## Material
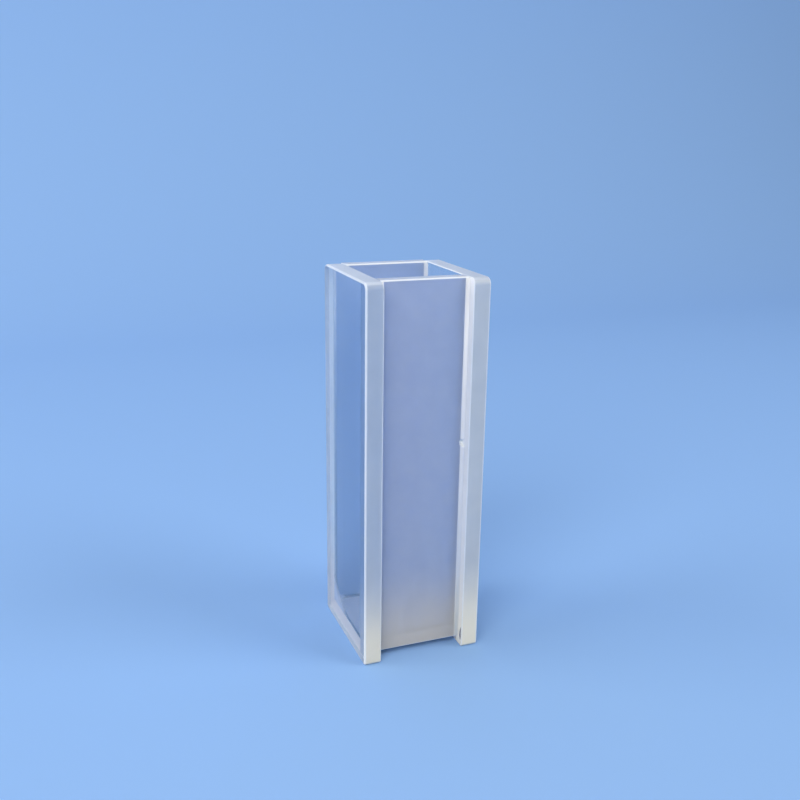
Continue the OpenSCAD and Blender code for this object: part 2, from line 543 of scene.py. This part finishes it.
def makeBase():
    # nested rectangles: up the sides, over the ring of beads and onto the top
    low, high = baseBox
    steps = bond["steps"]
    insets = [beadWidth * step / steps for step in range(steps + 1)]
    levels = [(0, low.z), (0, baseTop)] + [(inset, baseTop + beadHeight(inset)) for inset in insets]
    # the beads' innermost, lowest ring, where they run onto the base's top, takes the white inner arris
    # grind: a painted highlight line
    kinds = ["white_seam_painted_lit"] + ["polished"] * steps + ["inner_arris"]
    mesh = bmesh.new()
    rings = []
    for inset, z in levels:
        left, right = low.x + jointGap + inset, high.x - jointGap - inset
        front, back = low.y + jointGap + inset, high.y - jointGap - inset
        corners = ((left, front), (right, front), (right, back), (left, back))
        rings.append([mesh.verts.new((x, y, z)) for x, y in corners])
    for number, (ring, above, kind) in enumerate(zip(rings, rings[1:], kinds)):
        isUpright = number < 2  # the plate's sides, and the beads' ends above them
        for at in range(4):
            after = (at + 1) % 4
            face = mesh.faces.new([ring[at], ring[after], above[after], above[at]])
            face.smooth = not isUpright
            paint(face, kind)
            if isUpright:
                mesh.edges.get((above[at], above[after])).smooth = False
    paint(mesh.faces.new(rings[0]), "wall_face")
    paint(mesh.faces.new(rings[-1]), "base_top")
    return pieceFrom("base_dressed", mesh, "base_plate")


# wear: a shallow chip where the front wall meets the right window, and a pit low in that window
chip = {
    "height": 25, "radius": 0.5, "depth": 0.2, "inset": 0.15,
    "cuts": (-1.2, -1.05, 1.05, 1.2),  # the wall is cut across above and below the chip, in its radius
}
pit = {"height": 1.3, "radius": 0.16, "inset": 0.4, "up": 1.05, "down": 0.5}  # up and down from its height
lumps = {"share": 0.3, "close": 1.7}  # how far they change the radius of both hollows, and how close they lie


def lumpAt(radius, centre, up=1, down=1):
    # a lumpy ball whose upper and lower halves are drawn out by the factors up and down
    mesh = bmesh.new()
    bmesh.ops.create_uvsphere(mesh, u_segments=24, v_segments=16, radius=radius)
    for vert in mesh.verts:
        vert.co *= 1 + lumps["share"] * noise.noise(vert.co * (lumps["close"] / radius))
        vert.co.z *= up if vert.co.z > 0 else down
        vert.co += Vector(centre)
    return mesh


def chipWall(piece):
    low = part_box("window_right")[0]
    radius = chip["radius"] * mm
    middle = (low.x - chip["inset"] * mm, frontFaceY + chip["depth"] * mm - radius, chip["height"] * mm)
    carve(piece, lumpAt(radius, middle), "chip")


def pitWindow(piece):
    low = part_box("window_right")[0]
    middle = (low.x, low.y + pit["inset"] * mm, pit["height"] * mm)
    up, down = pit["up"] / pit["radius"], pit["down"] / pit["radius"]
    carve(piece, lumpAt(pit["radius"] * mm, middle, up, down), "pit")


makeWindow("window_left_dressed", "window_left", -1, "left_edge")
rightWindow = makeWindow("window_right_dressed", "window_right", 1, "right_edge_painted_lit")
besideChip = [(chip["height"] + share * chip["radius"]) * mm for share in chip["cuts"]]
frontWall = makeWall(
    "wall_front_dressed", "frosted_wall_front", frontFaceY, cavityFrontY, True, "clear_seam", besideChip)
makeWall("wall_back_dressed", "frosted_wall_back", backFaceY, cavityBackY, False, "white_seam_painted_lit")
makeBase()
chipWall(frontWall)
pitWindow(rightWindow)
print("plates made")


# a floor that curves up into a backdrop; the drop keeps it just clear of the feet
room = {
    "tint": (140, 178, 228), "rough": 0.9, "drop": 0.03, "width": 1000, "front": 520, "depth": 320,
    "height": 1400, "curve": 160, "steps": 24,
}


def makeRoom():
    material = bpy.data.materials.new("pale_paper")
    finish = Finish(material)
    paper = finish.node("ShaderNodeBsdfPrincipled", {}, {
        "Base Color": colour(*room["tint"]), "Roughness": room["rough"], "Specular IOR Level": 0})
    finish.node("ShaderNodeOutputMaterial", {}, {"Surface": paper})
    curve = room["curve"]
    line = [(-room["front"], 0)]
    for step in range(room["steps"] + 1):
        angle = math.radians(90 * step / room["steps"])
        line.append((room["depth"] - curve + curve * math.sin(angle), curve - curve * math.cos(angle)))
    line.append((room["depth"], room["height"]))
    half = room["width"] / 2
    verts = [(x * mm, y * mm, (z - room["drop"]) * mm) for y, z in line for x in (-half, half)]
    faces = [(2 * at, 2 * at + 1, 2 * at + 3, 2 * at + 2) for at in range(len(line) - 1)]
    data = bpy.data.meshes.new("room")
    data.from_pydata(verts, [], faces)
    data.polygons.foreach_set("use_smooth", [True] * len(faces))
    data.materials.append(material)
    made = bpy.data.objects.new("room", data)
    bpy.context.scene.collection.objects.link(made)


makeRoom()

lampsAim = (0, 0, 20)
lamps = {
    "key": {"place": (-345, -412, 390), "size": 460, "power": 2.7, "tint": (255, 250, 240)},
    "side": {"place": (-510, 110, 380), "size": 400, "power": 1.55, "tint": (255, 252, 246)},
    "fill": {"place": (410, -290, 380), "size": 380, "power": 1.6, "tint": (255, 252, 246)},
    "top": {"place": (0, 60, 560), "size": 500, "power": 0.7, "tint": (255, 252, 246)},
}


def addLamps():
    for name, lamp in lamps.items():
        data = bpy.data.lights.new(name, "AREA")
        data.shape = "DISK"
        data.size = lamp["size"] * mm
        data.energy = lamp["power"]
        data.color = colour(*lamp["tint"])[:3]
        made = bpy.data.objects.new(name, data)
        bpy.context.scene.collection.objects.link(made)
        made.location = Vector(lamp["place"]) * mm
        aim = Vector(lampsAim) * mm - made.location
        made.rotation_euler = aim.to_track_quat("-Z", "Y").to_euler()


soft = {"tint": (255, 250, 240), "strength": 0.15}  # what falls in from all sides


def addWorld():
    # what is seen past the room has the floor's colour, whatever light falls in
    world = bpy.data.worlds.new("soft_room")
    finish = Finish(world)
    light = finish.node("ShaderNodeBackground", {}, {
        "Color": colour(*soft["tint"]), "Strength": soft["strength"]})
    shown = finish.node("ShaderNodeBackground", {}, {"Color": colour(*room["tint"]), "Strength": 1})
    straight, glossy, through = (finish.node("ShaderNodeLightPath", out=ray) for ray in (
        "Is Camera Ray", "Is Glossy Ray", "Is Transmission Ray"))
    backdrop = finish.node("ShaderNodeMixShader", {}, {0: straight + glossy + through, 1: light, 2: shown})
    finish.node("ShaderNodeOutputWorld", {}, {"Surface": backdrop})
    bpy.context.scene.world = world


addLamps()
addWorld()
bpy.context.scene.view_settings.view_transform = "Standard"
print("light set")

* * *

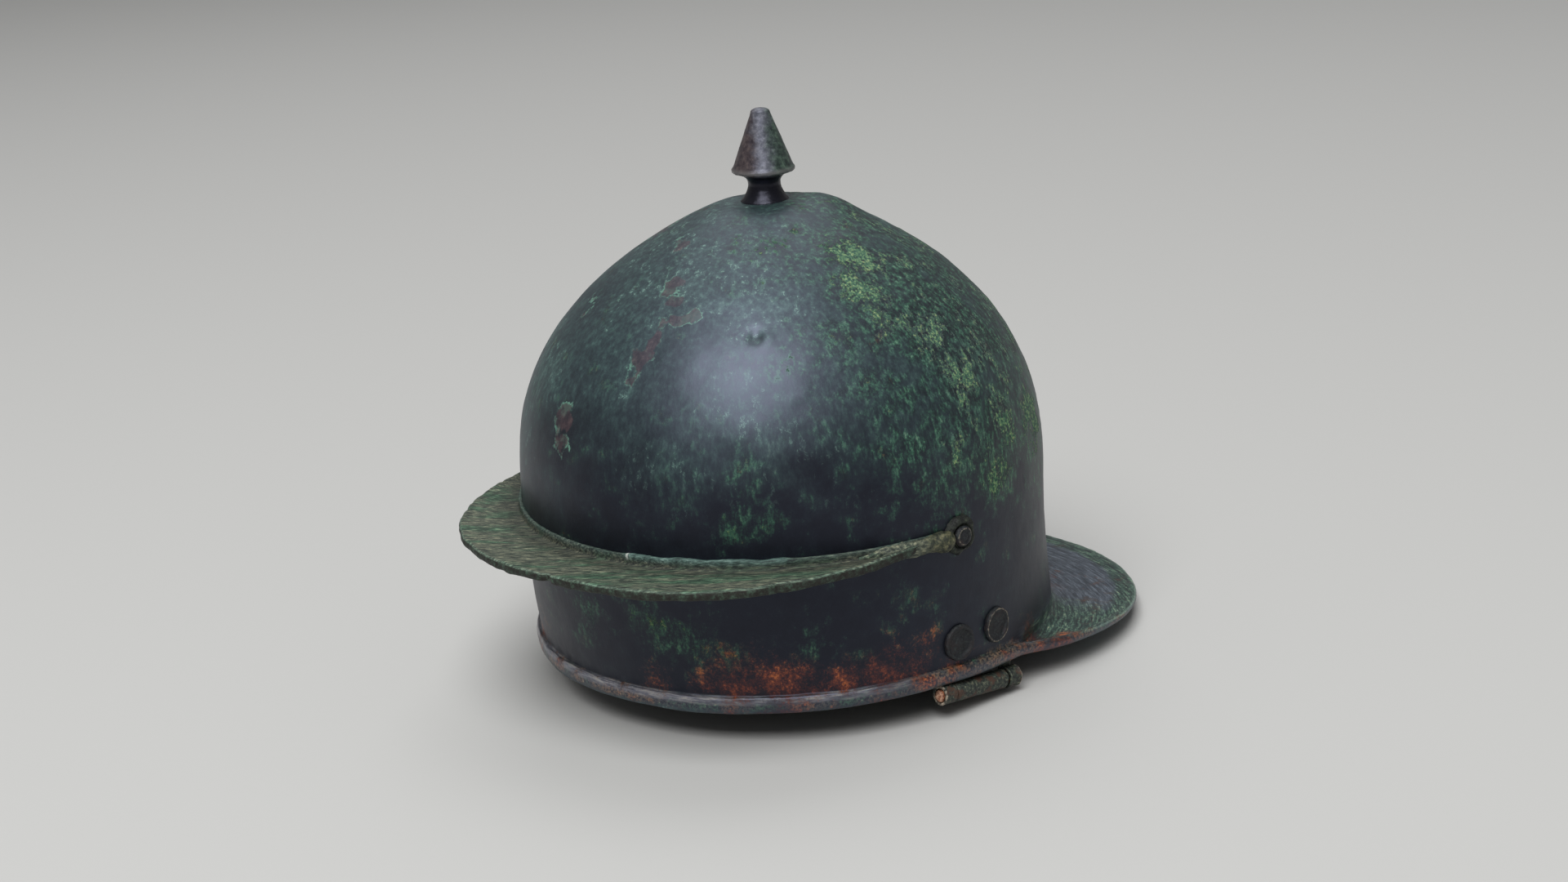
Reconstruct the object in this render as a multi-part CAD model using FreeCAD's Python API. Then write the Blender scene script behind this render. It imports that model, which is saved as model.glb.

* * *

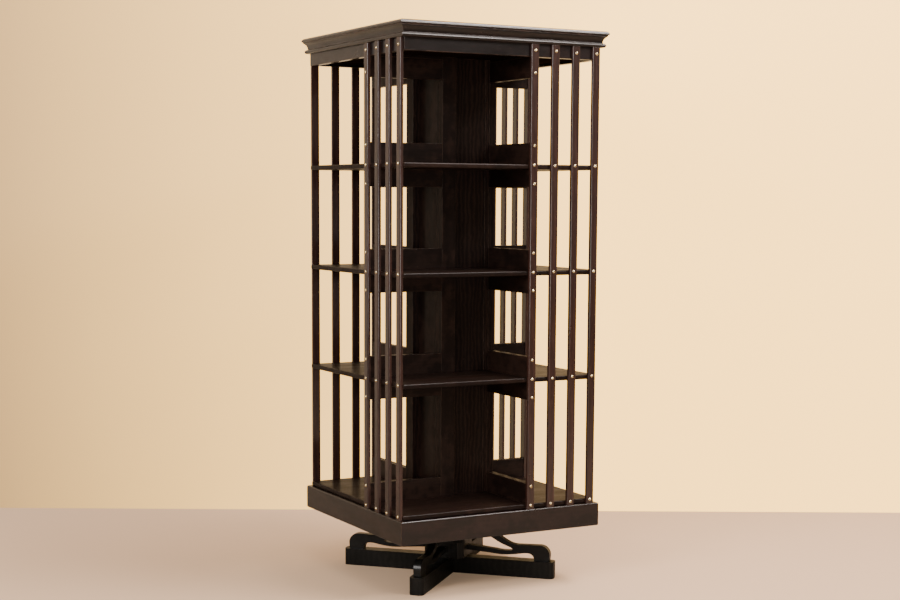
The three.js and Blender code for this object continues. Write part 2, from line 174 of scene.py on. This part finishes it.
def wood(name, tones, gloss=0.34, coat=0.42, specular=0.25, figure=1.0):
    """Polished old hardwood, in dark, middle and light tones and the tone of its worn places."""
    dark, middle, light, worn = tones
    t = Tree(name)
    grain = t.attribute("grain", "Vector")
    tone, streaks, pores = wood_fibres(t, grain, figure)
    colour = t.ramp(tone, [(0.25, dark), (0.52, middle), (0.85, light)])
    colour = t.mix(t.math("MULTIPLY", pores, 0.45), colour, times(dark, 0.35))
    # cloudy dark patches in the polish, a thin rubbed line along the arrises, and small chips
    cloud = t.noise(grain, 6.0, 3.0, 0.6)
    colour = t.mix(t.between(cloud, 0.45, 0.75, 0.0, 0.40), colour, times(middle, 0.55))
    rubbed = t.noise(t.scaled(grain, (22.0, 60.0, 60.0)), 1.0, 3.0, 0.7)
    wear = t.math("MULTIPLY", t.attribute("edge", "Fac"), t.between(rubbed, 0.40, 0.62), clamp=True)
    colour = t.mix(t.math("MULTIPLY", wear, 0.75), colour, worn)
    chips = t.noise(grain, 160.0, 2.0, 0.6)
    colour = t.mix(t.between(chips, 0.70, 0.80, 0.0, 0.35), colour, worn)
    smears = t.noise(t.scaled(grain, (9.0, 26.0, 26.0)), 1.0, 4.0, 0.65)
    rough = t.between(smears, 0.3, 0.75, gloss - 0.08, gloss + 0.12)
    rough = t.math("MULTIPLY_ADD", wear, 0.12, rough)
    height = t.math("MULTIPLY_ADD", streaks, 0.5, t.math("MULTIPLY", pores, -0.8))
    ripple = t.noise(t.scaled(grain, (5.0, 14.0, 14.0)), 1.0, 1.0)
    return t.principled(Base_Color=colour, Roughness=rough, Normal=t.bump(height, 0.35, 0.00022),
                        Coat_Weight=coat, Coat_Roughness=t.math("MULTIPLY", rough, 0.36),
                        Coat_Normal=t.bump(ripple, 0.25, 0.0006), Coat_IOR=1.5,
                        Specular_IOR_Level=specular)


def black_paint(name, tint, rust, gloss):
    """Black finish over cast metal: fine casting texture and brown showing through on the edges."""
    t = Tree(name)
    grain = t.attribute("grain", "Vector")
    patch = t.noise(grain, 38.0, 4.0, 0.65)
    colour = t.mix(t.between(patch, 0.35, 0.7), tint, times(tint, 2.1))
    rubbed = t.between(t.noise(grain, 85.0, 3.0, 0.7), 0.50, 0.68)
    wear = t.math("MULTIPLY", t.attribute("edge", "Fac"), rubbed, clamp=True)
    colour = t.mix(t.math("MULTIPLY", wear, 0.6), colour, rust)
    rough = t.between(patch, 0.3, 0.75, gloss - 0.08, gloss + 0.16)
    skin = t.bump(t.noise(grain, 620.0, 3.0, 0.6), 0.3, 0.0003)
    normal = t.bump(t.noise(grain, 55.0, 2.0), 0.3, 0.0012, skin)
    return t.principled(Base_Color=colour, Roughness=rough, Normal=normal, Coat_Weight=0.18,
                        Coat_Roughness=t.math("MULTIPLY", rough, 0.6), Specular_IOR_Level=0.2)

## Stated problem
Extract and output the part that opens with the line containing "The three.js and" and closes with the line containing "Specular_IOR_Level=specular)", unchanged, ends included.

## Complete response
The three.js and Blender code for this object continues. Write part 2, from line 174 of scene.py on. This part finishes it.
def wood(name, tones, gloss=0.34, coat=0.42, specular=0.25, figure=1.0):
    """Polished old hardwood, in dark, middle and light tones and the tone of its worn places."""
    dark, middle, light, worn = tones
    t = Tree(name)
    grain = t.attribute("grain", "Vector")
    tone, streaks, pores = wood_fibres(t, grain, figure)
    colour = t.ramp(tone, [(0.25, dark), (0.52, middle), (0.85, light)])
    colour = t.mix(t.math("MULTIPLY", pores, 0.45), colour, times(dark, 0.35))
    # cloudy dark patches in the polish, a thin rubbed line along the arrises, and small chips
    cloud = t.noise(grain, 6.0, 3.0, 0.6)
    colour = t.mix(t.between(cloud, 0.45, 0.75, 0.0, 0.40), colour, times(middle, 0.55))
    rubbed = t.noise(t.scaled(grain, (22.0, 60.0, 60.0)), 1.0, 3.0, 0.7)
    wear = t.math("MULTIPLY", t.attribute("edge", "Fac"), t.between(rubbed, 0.40, 0.62), clamp=True)
    colour = t.mix(t.math("MULTIPLY", wear, 0.75), colour, worn)
    chips = t.noise(grain, 160.0, 2.0, 0.6)
    colour = t.mix(t.between(chips, 0.70, 0.80, 0.0, 0.35), colour, worn)
    smears = t.noise(t.scaled(grain, (9.0, 26.0, 26.0)), 1.0, 4.0, 0.65)
    rough = t.between(smears, 0.3, 0.75, gloss - 0.08, gloss + 0.12)
    rough = t.math("MULTIPLY_ADD", wear, 0.12, rough)
    height = t.math("MULTIPLY_ADD", streaks, 0.5, t.math("MULTIPLY", pores, -0.8))
    ripple = t.noise(t.scaled(grain, (5.0, 14.0, 14.0)), 1.0, 1.0)
    return t.principled(Base_Color=colour, Roughness=rough, Normal=t.bump(height, 0.35, 0.00022),
                        Coat_Weight=coat, Coat_Roughness=t.math("MULTIPLY", rough, 0.36),
                        Coat_Normal=t.bump(ripple, 0.25, 0.0006), Coat_IOR=1.5,
                        Specular_IOR_Level=specular)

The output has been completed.